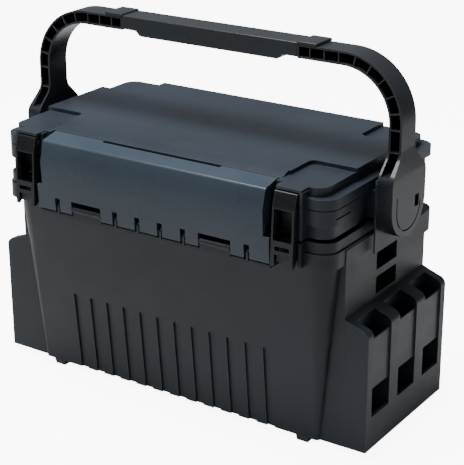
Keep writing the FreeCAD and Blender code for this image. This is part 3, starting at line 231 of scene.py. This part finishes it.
caseLook = {
    "dark": (0.005, 0.007, 0.010), "light": (0.007, 0.010, 0.014), "rubbed": (0.07, 0.08, 0.09),
    "ior": 1.5, "gloss": 0.22, "roughLow": 0.36, "roughHigh": 0.48,
    "cloudScale": 6, "cloudDetail": 4, "cloudSpan": (0.35, 0.7),
    # the edge wear begins and is full where the rounded normal leans this far, as a cosine
    "wear": 0.45, "wearWidth": 0.0012, "wearSamples": 4, "edgeSpan": (0.995, 0.86),
    "patchScale": 90, "patchDetail": 3,
    "smearScale": 26, "smearDetail": 5, "smearRoughness": 0.65, "smearSpan": (0.3, 0.7),
    "grainScale": 1400, "grainDetail": 3, "grain": 0.35, "grainDepth": 0.0002,
}
lidLook = dict(caseLook, dark=(0.008, 0.011, 0.015), light=(0.011, 0.015, 0.021),
               roughLow=0.34, roughHigh=0.46)
flapLook = dict(caseLook, dark=(0.016, 0.023, 0.031), light=(0.022, 0.030, 0.040),
                roughLow=0.24, roughHigh=0.34, grain=0.15)
latchLook = dict(caseLook, dark=(0.004, 0.004, 0.005), light=(0.007, 0.007, 0.008),
                 roughLow=0.22, roughHigh=0.32, grain=0.1)
handleLook = dict(caseLook, dark=(0.006, 0.007, 0.009), light=(0.010, 0.012, 0.014),
                  roughLow=0.24, roughHigh=0.34, grain=0.12)
trayLook = dict(caseLook, dark=(0.03, 0.032, 0.034), light=(0.04, 0.042, 0.045))

finishes = {
    "case_plastic": mouldedPlastic("casePlastic", caseLook),
    "lid_plastic": mouldedPlastic("lidPlastic", lidLook),
    "flap_plastic": mouldedPlastic("flapPlastic", flapLook),
    "latch_plastic": mouldedPlastic("latchPlastic", latchLook),
    "handle_plastic": mouldedPlastic("handlePlastic", handleLook),
    "tray_plastic": mouldedPlastic("trayPlastic", trayLook),
}

speckLook = {
    "metal": 0.0, "speckScale": 300.0, "speckDetail": 4.0, "stretch": (1, 1, 1),
    "toneSpan": (0.3, 0.7), "bump": 0.2, "bumpDepth": 0.0003,
    "smoother": 0.8, "rougher": 1.25,  # shares of the roughness
}
footLook = dict(speckLook, dark=(0.010, 0.010, 0.010), light=(0.022, 0.021, 0.020),
                roughness=0.75, bump=0.5)
pinLook = dict(speckLook, dark=(0.34, 0.34, 0.35), light=(0.52, 0.52, 0.53),
               roughness=0.32, metal=1.0, speckScale=900.0, stretch=(0.05, 1, 1))
dividerLook = dict(speckLook, dark=(0.42, 0.45, 0.46), light=(0.52, 0.55, 0.56),
                   roughness=0.3)


def speckledFinish(name, look):
    material, tree, shader = newMaterial(name)
    shader.inputs["Metallic"].default_value = look["metal"]
    coords = addNode(tree, "ShaderNodeTexCoord")
    mapping = addNode(tree, "ShaderNodeMapping", Scale=look["stretch"])
    link(tree, coords, "Object", mapping, "Vector")
    noise = addNode(tree, "ShaderNodeTexNoise", Scale=look["speckScale"],
                    Detail=look["speckDetail"])
    link(tree, mapping, "Vector", noise, "Vector")
    tone = rampBetween(tree, *look["toneSpan"], look["dark"], look["light"])
    link(tree, noise, "Fac", tone, "Fac")
    link(tree, tone, "Color", shader, "Base Color")
    rough = addNode(tree, "ShaderNodeMapRange")
    setInputs(rough, {"To Min": look["roughness"] * look["smoother"],
                      "To Max": look["roughness"] * look["rougher"]})
    link(tree, noise, "Fac", rough, "Value")
    link(tree, rough, "Result", shader, "Roughness")
    bump = addNode(tree, "ShaderNodeBump", Strength=look["bump"], Distance=look["bumpDepth"])
    link(tree, noise, "Fac", bump, "Height")
    link(tree, bump, "Normal", shader, "Normal")
    return material


finishes["foot_rubber"] = speckledFinish("footRubber", footLook)
finishes["pin_steel"] = speckledFinish("pinSteel", pinLook)
finishes["divider_plastic"] = speckledFinish("dividerPlastic", dividerLook)

nodeSlots = {part["node"]: part["material_slot"] for part in frame["record"]["subparts"]}
for nodeName, node in frame["nodes"].items():
    node.data.materials.clear()
    node.data.materials.append(finishes[nodeSlots[nodeName]])
print("stage: finishes made")

# moulded pieces with softened edges

softening = {
    # node: edge rounding in metres, segments
    "body_case": (0.0007, 2),
    "case_rim": (0.0007, 2),
    "right_end_pockets": (0.0008, 2),
    "left_end_pockets": (0.0008, 2),
    "lid": (0.0007, 2),
    "front_flap": (0.0006, 2),
    "right_latch": (0.0005, 2),
    "left_latch": (0.0005, 2),
    "right_handle_arm": (0.0006, 2),
    "left_handle_arm": (0.0006, 2),
    "handle_grip": (0.0012, 3),
    "right_grip_clip": (0.0008, 2),
    "left_grip_clip": (0.0008, 2),
    "right_handle_bracket": (0.0005, 2),
    "left_handle_bracket": (0.0005, 2),
    "inner_tray": (0.0005, 2),
}
shading = {
    "weld": 2e-6,  # metres between points that are one
    "flat": 0.5,  # degrees under which two faces are one
    "sharp": 28,  # degrees from which an edge is kept sharp and rounded
}
nodeBody = {name: body for body, names in frame["record"]["behaviour"]["bodies"].items()
            for name in names}


def softenPiece(nodeName, width, segments):
    sharp = math.radians(shading["sharp"])
    mesh = frame["nodes"][nodeName].data.copy()
    mesh.name = nodeName + "_moulded"
    bm = bmesh.new()
    bm.from_mesh(mesh)
    bmesh.ops.remove_doubles(bm, verts=bm.verts, dist=shading["weld"])
    bmesh.ops.dissolve_limit(bm, angle_limit=math.radians(shading["flat"]), verts=bm.verts,
                             edges=bm.edges)
    for face in bm.faces:
        face.smooth = True
    for edge in bm.edges:
        edge.smooth = edge.calc_face_angle(0) < sharp
    bm.to_mesh(mesh)
    bm.free()
    piece = bpy.data.objects.new(nodeName + "_moulded", mesh)
    bpy.context.scene.collection.objects.link(piece)
    rounding = piece.modifiers.new("edgeRounding", "BEVEL")
    rounding.width, rounding.segments = width, segments
    rounding.limit_method, rounding.angle_limit = "ANGLE", sharp
    rounding.use_clamp_overlap = True
    rounding.harden_normals = True
    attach(piece, nodeBody[nodeName])
    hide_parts(nodeName)


for nodeName, (width, segments) in softening.items():
    softenPiece(nodeName, width, segments)
print("stage: moulded pieces softened")
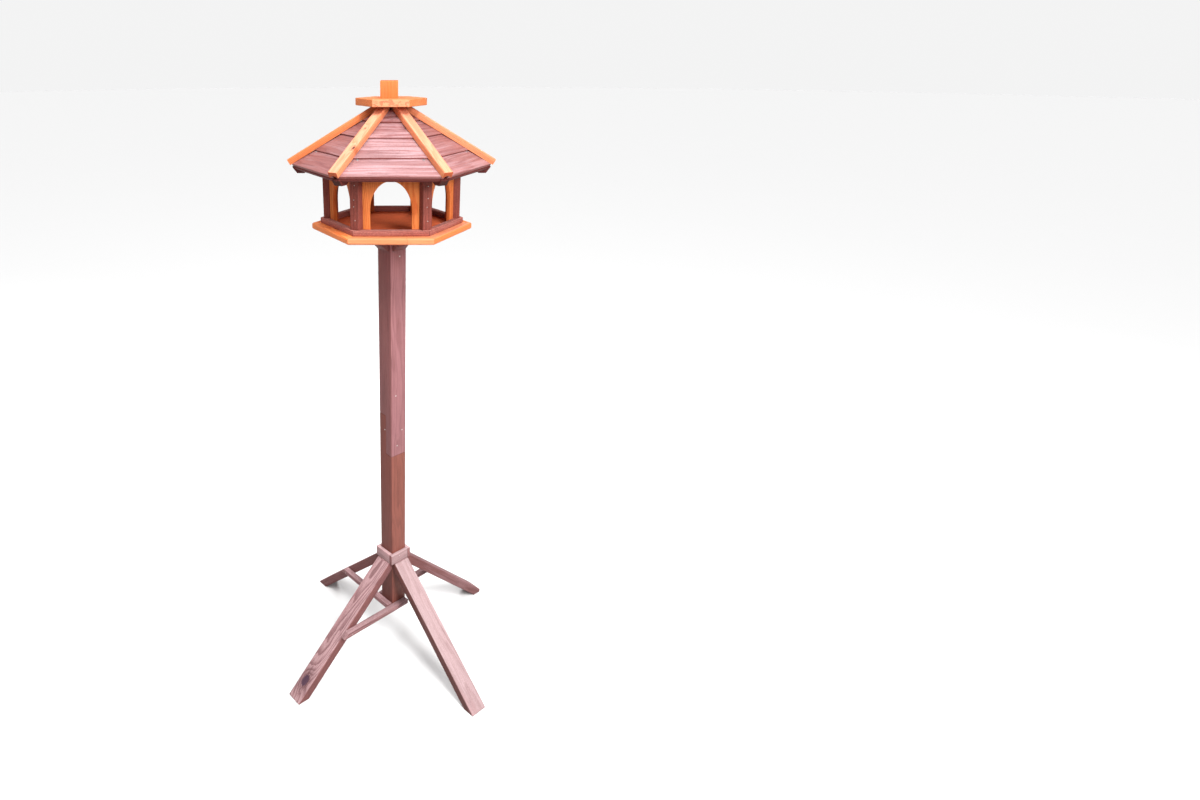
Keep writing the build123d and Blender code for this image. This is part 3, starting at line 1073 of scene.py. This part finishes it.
@dataclass(frozen=True)
class Roof:
    """Boards, eave battens, rafters, hip battens, cap and finial.

    The board tuples run from the eave up, and the others follow the sides and the corners.
    """

    bench: Bench
    corner_round: float = 0.0045
    board_easing: float = 0.0009
    board_tones: tuple[float, ...] = (0.04, 0.0, -0.03, -0.14)
    # Painted light on the boards' outer faces, less on the top board under the cap.
    board_painted_light: tuple[float, ...] = (1.0, 1.0, 0.9, 0.6)
    board_hearts: tuple[float, ...] = (0.030, 0.017, 0.004, -0.009)
    slope_hearts: tuple[float, ...] = (0.056, 0.062, 0.068, 0.074, 0.080, 0.086)
    # Painted light by slope, most on the front slope.
    slope_painted_light: tuple[float, ...] = (0.5, 0.5, 0.5, 0.5, 1.0, 0.55)
    eaves: Batch = Batch("eave_batten_{}", "eave_battens", Stain.PLUM, Look.DEEP_PLUM, 71, 0.0008)
    rafters: Batch = Batch(
        "hip_rafter_{}", "hip_rafters", Stain.PLUM, Look.DEEP_PLUM, 77, 0.0008, (0.01, 0.04)
    )
    hips: Batch = Batch("hip_cover_{}", "hip_batten_{}", Stain.HONEY, Look.HONEY, 90, 0.0007, (0.004, 0.05))
    # Painted light on the hip battens' tops.
    hip_painted_light: tuple[float, ...] = (1.0, 0.6, 0.6, 0.3, 1.0, 1.0)
    hip_tones: tuple[float, ...] = (0.0, -0.02, -0.04, -0.04, 0.04, 0.04)
    cap: Batch = Batch("roof_cap", "cap", Stain.HONEY, Look.FIGURED, 96, 0.0006, (0.0, 0.012))
    finial: Batch = Batch("roof_finial", "finial", Stain.HONEY, Look.HONEY, 97, 0.0006, (0.0, 0.07))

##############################

Repeat exactly the lines starting at the line with "Keep writing the build123d" and ending with the final line of the entries. Include nothing else.

Keep writing the build123d and Blender code for this image. This is part 3, starting at line 1073 of scene.py. This part finishes it.
@dataclass(frozen=True)
class Roof:
    """Boards, eave battens, rafters, hip battens, cap and finial.

    The board tuples run from the eave up, and the others follow the sides and the corners.
    """

    bench: Bench
    corner_round: float = 0.0045
    board_easing: float = 0.0009
    board_tones: tuple[float, ...] = (0.04, 0.0, -0.03, -0.14)
    # Painted light on the boards' outer faces, less on the top board under the cap.
    board_painted_light: tuple[float, ...] = (1.0, 1.0, 0.9, 0.6)
    board_hearts: tuple[float, ...] = (0.030, 0.017, 0.004, -0.009)
    slope_hearts: tuple[float, ...] = (0.056, 0.062, 0.068, 0.074, 0.080, 0.086)
    # Painted light by slope, most on the front slope.
    slope_painted_light: tuple[float, ...] = (0.5, 0.5, 0.5, 0.5, 1.0, 0.55)
    eaves: Batch = Batch("eave_batten_{}", "eave_battens", Stain.PLUM, Look.DEEP_PLUM, 71, 0.0008)
    rafters: Batch = Batch(
        "hip_rafter_{}", "hip_rafters", Stain.PLUM, Look.DEEP_PLUM, 77, 0.0008, (0.01, 0.04)
    )
    hips: Batch = Batch("hip_cover_{}", "hip_batten_{}", Stain.HONEY, Look.HONEY, 90, 0.0007, (0.004, 0.05))
    # Painted light on the hip battens' tops.
    hip_painted_light: tuple[float, ...] = (1.0, 0.6, 0.6, 0.3, 1.0, 1.0)
    hip_tones: tuple[float, ...] = (0.0, -0.02, -0.04, -0.04, 0.04, 0.04)
    cap: Batch = Batch("roof_cap", "cap", Stain.HONEY, Look.FIGURED, 96, 0.0006, (0.0, 0.012))
    finial: Batch = Batch("roof_finial", "finial", Stain.HONEY, Look.HONEY, 97, 0.0006, (0.0, 0.07))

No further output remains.